Projecting the Significance of the Polar Regions

Institute staff continue to give considerable time to stimulating public interest in the Arctic and Antarctic through, for example, media work, public lectures, and visits by schools to our polar museum. A number of radio and television programmes undertook interviews and broadcasts with staff, including the Radio 4 science programme Material World. Views and quotations on polar topics, many of which include an emphasis on high-latitude environmental change issues, have also appeared in newspapers and journals, including The Times, The Independent, and The Guardian. Several academic staff participated in Ice Station Zero, a contribution of the UK Natural Environment Research Council to the Royal Society's Summer Exhibition, and Satellite Observations of Antarctica, another exhibition at the Royal Society for the World Climate Research Program Joint Scientific Committee. Arctic Aviators, a documentary film made for the National Geographic channel, was based on SPRI anthropology fieldwork in Siberia. Several staff have given external talks at primary and secondary schools, in addition to academic seminars at British and foreign universities. Our regular series of Saturday evening public lectures also attracts audiences of between 80 and 100.

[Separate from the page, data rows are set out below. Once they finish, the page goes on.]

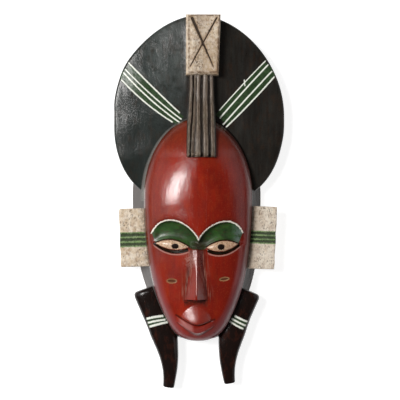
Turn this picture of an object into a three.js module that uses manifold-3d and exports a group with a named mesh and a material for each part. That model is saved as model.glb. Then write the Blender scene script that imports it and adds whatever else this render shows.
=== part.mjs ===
// A carved wooden face mask with an oval crest, in the style of the Senufo kpelie masks.
// It is cut from one block of wood: a hollow egg-shaped face on a slanting side wall, a flat oval
// crest board behind the forehead, a block and a fluted tress on the crest, two ear blocks and two horns.
// Millimetres. The mask lies on its back: +Z is out of the face, +Y runs from the chin to the crest,
// and +X is to the right of someone who looks at the face. Z = 0 is the rim that touches the wall.
import * as THREE from "three";
import { mergeVertices } from "three/addons/utils/BufferGeometryUtils.js";
import Module from "manifold-3d";

// Driving dimensions

// The plane where the red face begins: the face rises from it, and the side wall falls behind it.
const EDGE_Z = 42;

// Face: an egg with its widest line at y. Exponents above 2 make its outline and its section fuller.
const FACE = { x: -1.4, y: 7.3, half: 76, up: 114, down: 201, height: 38 };
const FACE_FULL = { outline: 2.2, chin: 2.6, section: 2.2 };

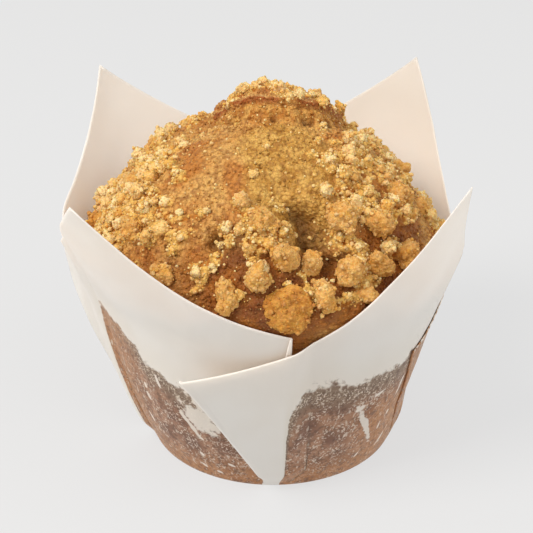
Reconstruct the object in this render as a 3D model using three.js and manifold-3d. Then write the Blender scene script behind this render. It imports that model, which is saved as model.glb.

Our graduate students, once their theses are completed, go on to a variety of careers that are not exclusively academic. They take with them not only the specific skills that they have acquired during their time at the Institute, but also their more general knowledge and appreciation of the significance of the polar regions. After graduating this year, for example, Otto Habeck has become co-ordinator of the Siberian Studies Centre at the Max Plank Institute for Social Anthroplogy in Halle, Germany, while Sean Maher has joined the Canadian Civil Service.